Im sure others on here have more advice I just went for the easy option.

nearly forgot if you go on the natural instinct website it gives you a rough guide about how much to feed ,it is between 5-6% of the puppys weight i always did 6% of his weight plus i add the kibble (half a cup) at lunch time .Buddy had breakfast ,lunch and dinner


----------



## Dylansmum (Oct 29, 2010)

Hi Bambam, Great that your breeder feeds Barf and that you plan to continue - it's the very best start for your puppy. If you put BARF into the search box on this forum, you'll find lots of threads about it and lots of information. It's important with a raw diet to do it properly and balance it correctly, so lots of us find Natural Instinct the best way to start, as all the work and research is done for you. They deliver to your door next day so all you need is some freezer space. Then if you want to add other foods like chicken wings and carcasses, you can research at your leisure. I feed Natural Instinct and give bones (mainly lamb ribs) for recreation and teeth cleaning. I use dried liver for training treats. Lots of us on this forum are raw feeders, so feel free to ask any questions you have and we'll try to help.


----------



## M&M's mummy (Jul 12, 2011)

Bambam said:


> Hi, I pick up my puppy on Sunday and the breeder feeds BARF diet. Any tips on my first few weeks with my pup. How much to feed each day,and what. Ihave bought some chicken wings to get me going ideas please... I am new to dogs too! thanks


 Congratulations on your new puppy.
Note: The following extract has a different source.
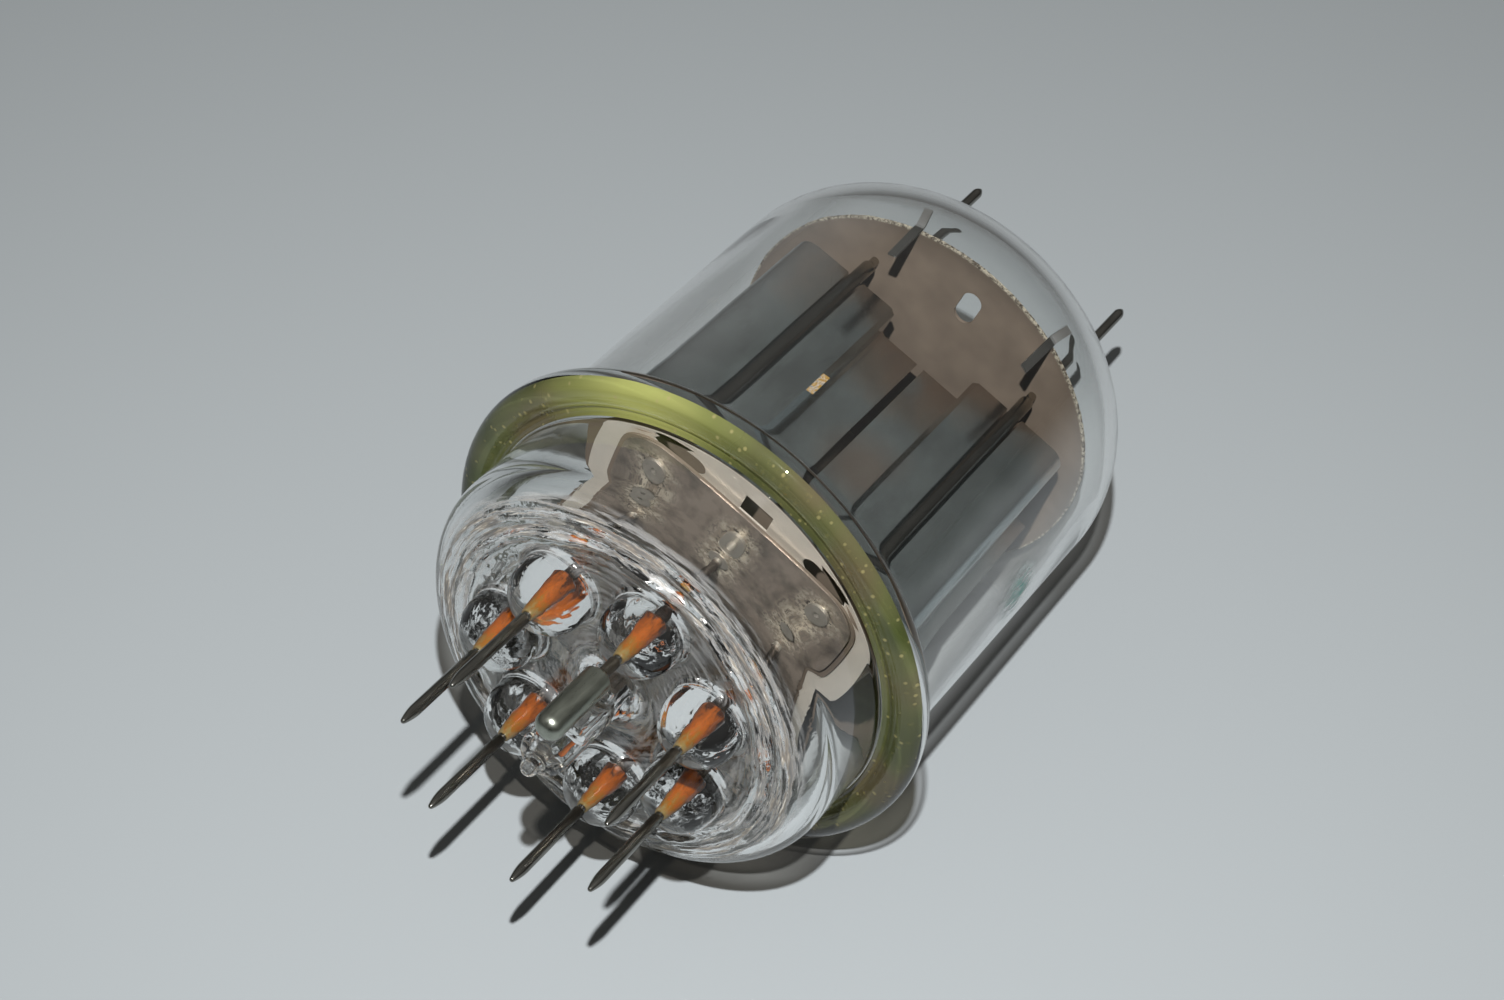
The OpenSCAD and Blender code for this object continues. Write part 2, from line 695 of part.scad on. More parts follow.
module lower_shield() {
    color([0.5, 0.46, 0.41]) lay() translate([0, 0, shield_z]) linear_extrude(plate_t) difference() {
        shield_outline();
        deck_holes();
        for (sx = [-1, 1], sy = [-1, 1])
            translate([sx * (vent_in + vent_out) / 2, sy * (plate_y + vent_shift)])
                stadium(vent_out - vent_in, vent_w);
        for (sy = [-1, 1]) translate([0, sy * (plate_y + (notch_len - notch_lap) / 2)])
            square([notch_w, notch_len + notch_lap], center = true);
    }
}

module deck_mica() {
    color([0.6, 0.55, 0.45]) lay() translate([0, 0, mica_z]) linear_extrude(mica_t) difference() {
        rounded_plate(plate_x + mica_margin, plate_y - mica_margin, plate_corner);
        deck_holes();
    }
}

module capacitor_plate() {
    color([0.5, 0.47, 0.43]) lay() translate([0, 0, deck_z]) linear_extrude(plate_t) difference() {
        rounded_plate(plate_x, plate_y, plate_corner);
        deck_holes();
    }
}

module deck_eyelets() {
    head = eyelet_head;
    height = deck_top - deck_z;
    color([0.6, 0.58, 0.52]) lay() for (sx = [-1, 0, 1], sy = [-1, 1])
        translate([sx * eyelet_x, sy * eyelet_y, deck_z - head]) difference() {
            union() {
                cylinder(r = eyelet_r, h = head);
                cylinder(r = eyelet_r / 2, h = height + 2 * head);
                translate([0, 0, height + head]) cylinder(r = eyelet_r, h = head);
            }
            translate([0, 0, -CUT]) cylinder(r = eyelet_r / 4, h = height + 2 * head + 2 * CUT);
        }
}

module index_lead() {
    color([0.45, 0.45, 0.43]) lay() translate([each pin_spot(0), pin_top])
        cylinder(d = grid_rod_d, h = deck_z - eyelet_head - pin_top);
}

module ribbon(points, top_z) {
    translate([0, 0, top_z - ribbon_t]) linear_extrude(ribbon_t) {
        for (p = points) translate(p) circle(r = pad_r);
        for (i = [0:len(points) - 2]) {
            step = points[i + 1] - points[i];
            translate(points[i]) rotate(atan2(step[1], step[0])) translate([0, -ribbon_w / 2])
                square([norm(step), ribbon_w]);
        }
    }
}

// Pins 1 and 6 feed the control grids, 2 and 5 the heaters' outer legs, 3 the screen grids
// and 4 the heaters' inner legs
module base_lead(k) {
    spot = pin_spot(k);
    side = k < PINS / 2 ? -1 : 1;
    control_spot = [side * (unit_x + control_w / 2), 0];
    heater_out = [side * (unit_x + heater_x), 0];
    heater_in = unit_x - heater_x;
    screen_in = unit_x - screen_w / 2;
    top_z = k == 4 ? high_leg_z : leg_z;
    color([0.45, 0.45, 0.43]) lay() {
        translate([each spot, pin_top]) cylinder(d = grid_rod_d, h = top_z - ribbon_t / 2 - pin_top);
        if (k == 1 || k == 6) ribbon([spot, control_spot], top_z);
        if (k == 2 || k == 5) ribbon([spot, heater_out], top_z);
        if (k == 3) ribbon([spot, [-screen_in, 0], [screen_in, 0]], top_z);
        if (k == 4) {
            ribbon([[-heater_in, 0], [-heater_in, bridge_y], [heater_in, bridge_y], [heater_in, 0]],
                top_z);
            ribbon([spot, [spot[0], bridge_y]], top_z);
        }
    }
}

bulb();
seal_ring();
base_dish();
index_pin();
index_sleeve();
for (k = [1:PINS - 1]) base_pin(k);
pin_seals();
anode_pin(-1);  // anode_pin_left
anode_pin(1);  // anode_pin_right
anode_seal(-1);  // anode_seal_left
anode_seal(1);  // anode_seal_right
anode_half(-1, -1);  // anode_front_left
anode_half(1, -1);  // anode_front_right
anode_half(-1, 1);  // anode_back_left
anode_half(1, 1);  // anode_back_right
anode_rods(-1);  // anode_rods_left
anode_rods(1);  // anode_rods_right
anode_strap(-1);  // anode_strap_left
anode_strap(1);  // anode_strap_right
anode_lead(-1);  // anode_lead_left
anode_lead(1);  // anode_lead_right
cathode(-1);  // cathode_left
cathode(1);  // cathode_right
heater(-1);  // heater_left
heater(1);  // heater_right
grid(-1, control_w, control_d);  // control_grid_left
grid(1, control_w, control_d);  // control_grid_right
grid(-1, screen_w, screen_d);  // screen_grid_left
grid(1, screen_w, screen_d);  // screen_grid_right
beam_plates(-1);  // beam_plates_left
beam_plates(1);  // beam_plates_right
top_disc();
snubber(-1, -1);  // snubber_front_left
snubber(1, -1);  // snubber_front_right
snubber(-1, 1);  // snubber_back_left
snubber(1, 1);  // snubber_back_right
getter();
cage_mica();
lower_shield();
deck_mica();
capacitor_plate();
deck_eyelets();
index_lead();
for (k = [1:PINS - 1]) base_lead(k);
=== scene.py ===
"""Finish and stage for a twin beam tetrode that lies on its flange and shoulder."""

import json
import math

import bmesh
import bpy
import numpy as np
from bpy.props import FloatProperty, FloatVectorProperty, IntProperty, PointerProperty
from bpy.types import Operator, Panel, PropertyGroup
from mathutils import Matrix, Vector, noise


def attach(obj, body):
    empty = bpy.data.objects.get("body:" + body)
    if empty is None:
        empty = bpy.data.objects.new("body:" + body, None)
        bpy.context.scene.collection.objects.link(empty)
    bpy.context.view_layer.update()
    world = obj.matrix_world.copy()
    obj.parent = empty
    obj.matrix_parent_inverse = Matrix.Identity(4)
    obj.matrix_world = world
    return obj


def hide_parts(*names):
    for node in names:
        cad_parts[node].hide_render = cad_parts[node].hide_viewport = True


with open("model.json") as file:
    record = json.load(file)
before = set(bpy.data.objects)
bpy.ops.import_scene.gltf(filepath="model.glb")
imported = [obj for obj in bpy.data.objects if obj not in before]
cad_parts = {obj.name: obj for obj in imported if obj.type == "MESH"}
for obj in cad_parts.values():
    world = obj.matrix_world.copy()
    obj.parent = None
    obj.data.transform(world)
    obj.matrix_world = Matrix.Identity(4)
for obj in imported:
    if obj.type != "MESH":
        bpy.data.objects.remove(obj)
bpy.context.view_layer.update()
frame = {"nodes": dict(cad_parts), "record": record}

bl_info = {
    "name": "Twin tetrode tube",
    "version": (1, 0, 0),
    "blender": (4, 5, 0),
    "location": "View3D > Sidebar > Tube",
    "description": "Builds the glass, pins and electrodes of a twin tetrode tube and its stage",
    "category": "Add Mesh",
}

BODY = "root"
MM = 0.001
PINS = 7
PIN_STEP = 2 * math.pi / PINS
SIDES = ((-1, "left"), (1, "right"))

# How far the lying tube is turned about its own axis
ROLL = math.radians(19.5)

# Distance in metres under which two points are one
WELD = 1e-7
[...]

Exciting times ahead!!!

When you pick up your puppy on Sunday please speak to your breeder about the BARF diet she is using and she will hopefully be able to give you plenty of info to take home with you.

You can also check out RAW feeding on my and Sarah's new website www.cockapoo-owners-club.org.uk.
Sarah feeds RAW and I do part RAW.

If you have any questions feel free to contact us. I am in regular communication with lots of dog owners who feed raw and if I don't know the answer will try and find out for you.


----------



## Bambam (Nov 16, 2011)

Hi Cockapoo folks! what a fabulous amount of help and information, the raw2go website looks great. I asked at the local pet shop and they were extremely anti to say the least.. but,I FEEL MUCH MORE CONFIDENT. BamBam


----------



## tessybear (May 1, 2011)

Dexter has a raw diet. He eats NI plus chicken wings and lamb bones - luckily he prefers to eat them outside so I dont have any raw meat touching my floors or carpet.


----------



## MillieDog (Jun 1, 2011)

Millie is on raw, I feed her Natural Instinct as its so easy and everything is balanced for you.

She also gets the odd bone, its advisable to give non weight bearing bones. 

If you give NI a call, they are really very helpful and knowledgeable. They give great advice on all aspects of raw feeding.

Enjoy your puppy and welcome to the site.


----------



## Scott'slot (Nov 19, 2011)

Hi
I am new to this website and am getting my first Cockerpoo in 3 weeks!! (very excited!!). I have been reading Give your Dog a Bone by Dr Billinghurst and it is really interesting. I would like to feed the BARF diet and have found this forum really helpful and discovered NI website so thank you all.


----------